Moreover, you should never aim for material success: “I want to be able to afford a Volvo.” or “I want to move to a bigger house this year.”. We think that once we achieve this one thing. Once we can afford the Volvo, then we will be happy. But the reality is that once you eventually have the Volvo you have craved for all this time, you crave for a Porche. You say to yourself: “Once I own the Porche, then I will be happy.” You get the point. Material success is not the thing that makes us happy. It might make you happy for a while, and it for sure will. But once you are used to owning the Volvo, you will eventually crave for more. It is our instinct. We want the thing that is just outside our reach.

What to do

So what should your New Year’s resolutions be? If you may not be materialistic and you are not setting goals towards eternal positivity in life. What are the values that do impact our lives in a meaningful way? As Mark Manson writes in his book The Subtle Art of Not Giving a Fuck:

“Good values are 1) reality-based, 2) socially constructive and 3) immediate and controllable.”
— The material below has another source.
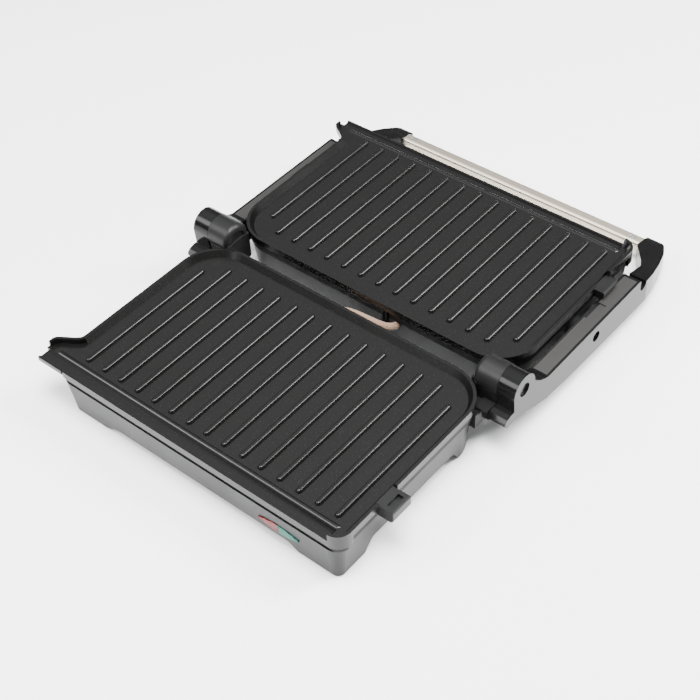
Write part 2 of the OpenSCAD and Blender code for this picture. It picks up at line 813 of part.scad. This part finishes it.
module lid_cover() {
  flip_pivot = 2 * hinge_y - pivot_y;
  boss_start = half_w - min(seat_inset - slide_gap, half_w - head_shell[0] + wall_t);
  color(housing_grey) place() flip() difference() {
    union() {
      difference() {
        shell_block(0, 0);
        shell_block(wall_t, wall_t);
      }
      intersection() {
        shell_block(0, 0);
        for (p = bosses) translate([p[0], p[1], shell_low])
          cylinder(r = boss_r, h = carrier_z - shell_low);
      }
      both() rod_x(boss_start, arm_in - slide_gap, pivot_r + 5, flip_pivot, pivot_z - head_lift);
    }
    box([-half_w, lip_y - 1, carrier_z], [half_w, front_edge, 0]);
    both() rod_x(half_w - 10, arm_in + 1, pivot_r + run_gap, flip_pivot, pivot_z - head_lift);
    for (p = bosses) translate([p[0], p[1], carrier_z - 12]) cylinder(r = screw_r + fixed_gap, h = 14);
    stem_gate();
    rod_y(rear_y - 9, rear_y + 1, sleeve_r + sleeve_gap, sleeve_x, sleeve_z - head_lift);
  }
}

module cable_guard() {
  color(black) place() flip() difference() {
    box([20, rear_y - band_inset, -24], [25, rear_y - 0.2, -flange_t]);
    box([21.2, rear_y - 1, -22.8], [23.8, rear_y, -2.2]);
  }
}

// sleeve: rings of points square to the route, joined into one closed tube
module braided_sleeve() {
  n = len(sleeve_route);
  k = sleeve_sides;
  function heading(i) = sleeve_route[min(i + 1, n - 1)] - sleeve_route[max(i - 1, 0)];
  function unit(v) = v / norm(v);
  function across(i) = unit(cross(heading(i), [0, 0, 1]));
  function up(i) = unit(cross(across(i), heading(i)));
  points = [
    for (i = [0:n - 1], j = [0:k - 1])
      sleeve_route[i] + sleeve_r * (cos(360 * j / k) * across(i) + sin(360 * j / k) * up(i))
  ];
  sides = [
    for (i = [0:n - 2], j = [0:k - 1])
      [i * k + j, i * k + (j + 1) % k, (i + 1) * k + (j + 1) % k, (i + 1) * k + j]
  ];
  first = [for (j = [k - 1:-1:0]) j];
  last = [for (j = [0:k - 1]) (n - 1) * k + j];
  color([0.72, 0.62, 0.5]) place() polyhedron(points, concat(sides, [first, last]));
}

base_housing();
base_bottom_cover();
foot_pads();
lower_carrier();
lower_grill_plate();
lower_heating_element();
lower_reflector();
lower_thermostat();
thermal_fuse();
terminal_block();
lamp_lens_red();
lamp_lens_green();
lamp_board();
cord_inlet();
base_screws();
lower_carrier_screws();
hinge_knuckle_left();
hinge_knuckle_right();
lower_latch_springs();
lower_latch();
left_arm();
right_arm();
left_arm_cover();
right_arm_cover();
handle_bar();
handle_screws();
hinge_pins();
pivot_pins();
braided_sleeve();
upper_carrier();
lid_cover();
upper_grill_plate();
upper_heating_element();
upper_reflector();
upper_thermostat();
cable_guard();
upper_carrier_screws();
upper_latch_springs();
upper_latch();
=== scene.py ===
"""A contact grill lying open flat, with ribbed plates, hinged arms, a steel bar and a braided sleeve."""

import json
import math

import bpy
import numpy as np
from mathutils import Matrix, Vector


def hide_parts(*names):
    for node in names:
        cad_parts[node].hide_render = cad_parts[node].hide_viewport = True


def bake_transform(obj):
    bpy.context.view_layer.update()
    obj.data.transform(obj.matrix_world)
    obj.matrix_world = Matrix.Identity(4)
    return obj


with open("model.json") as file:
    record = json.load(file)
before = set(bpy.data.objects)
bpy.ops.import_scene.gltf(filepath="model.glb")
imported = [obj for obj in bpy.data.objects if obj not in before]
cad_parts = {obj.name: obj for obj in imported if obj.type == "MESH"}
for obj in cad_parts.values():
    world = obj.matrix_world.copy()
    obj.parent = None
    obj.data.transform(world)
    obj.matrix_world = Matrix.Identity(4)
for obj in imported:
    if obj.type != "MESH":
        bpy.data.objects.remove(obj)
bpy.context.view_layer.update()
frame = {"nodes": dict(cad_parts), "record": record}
nodes = frame["nodes"]
MM = 0.001

# ---------------------------------------------------------------------------
# Camera, lights and floor
# ---------------------------------------------------------------------------

CAMERA_AT = Vector((0.5482, -0.6423, 0.8209))
CAMERA_AZIMUTH = math.radians(41.99)
CAMERA_ELEVATION = math.radians(44.91)
CAMERA_ROLL = math.radians(-3.68)
CAMERA_LENS = 72.74
# the sine of the elevation where the surround starts to brighten, and where it is brightest
HORIZON_DARK = 0.35
SKY_BRIGHT = 0.98
# the surround's strength at those two heights
DARK_STRENGTH = 0.12
BRIGHT_STRENGTH = 1.9


def set_camera():
    """The camera has an azimuth, from -Y towards +X, and an elevation, and rolls about its line of sight."""
    back = Vector(
        (
            math.sin(CAMERA_AZIMUTH) * math.cos(CAMERA_ELEVATION),
            -math.cos(CAMERA_AZIMUTH) * math.cos(CAMERA_ELEVATION),
            math.sin(CAMERA_ELEVATION),
        )
    )
    level = Vector((math.cos(CAMERA_AZIMUTH), math.sin(CAMERA_AZIMUTH), 0))
    upright = back.cross(level)
    right = math.cos(CAMERA_ROLL) * level + math.sin(CAMERA_ROLL) * upright
    up = math.cos(CAMERA_ROLL) * upright - math.sin(CAMERA_ROLL) * level
    data = bpy.data.cameras.new("camera")
    data.lens = CAMERA_LENS
    data.sensor_width = 36
    data.clip_start = 0.01
    camera = bpy.data.objects.new("camera", data)
    turn = Matrix((right, up, back)).transposed().to_4x4()
    camera.matrix_world = Matrix.Translation(CAMERA_AT) @ turn
    bpy.context.scene.collection.objects.link(camera)
    bpy.context.scene.camera = camera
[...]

Mark Manson – The Subtle Art of Not Giving a Fuck

Let me dive deeper into the meaning of these three subcategories that good values abide by. First and foremost, the value you are trying to improve should be reality-based, meaning it should be measurable in some sense. Being loved by your friend group is something you can not work on. You might feel like you are being loved, but you have no way of knowing what your friends truly think of you. Honesty is an example of something that is measurable/reality-based. You know exactly how honest you have been to yourself and the ones around you. Which is exactly what point two is all about. Being able to learn and improve through human activity and interaction.

And the last measure is that your value should be immediate and controllable. So, looking back at the example of being loved by your friend group, this is something that is not (fully) in your control. You are not able to control whether your friends like you or not. Of course, you can be friendly and be curious about their holiday plans. But it is something that has to come from both sides. Even if you are at your best, a friend might not like you that way. And this is something that is out of your control. Something you can’t do anything about. And that is exactly the problem. When setting goals you want to set a goal that depends on you. You are the one that is going to complete this goal. You are the one that wants to ‘improve’.

Final word

So now you know what New Year’s resolutions you should actually pursue, that, in the end, will make you a ‘better you’ and will generate happiness. Happiness that would otherwise have been moments of pleasure, while not progressing towards what you would actually want to progress towards: Being happy and proud of who you are and what you are doing. As a final remark, I would like to endow you with one final thought: setting goals and targets should always aim to make you happier. It should never be to impress others. It should be to make your life that 1% more enjoyable.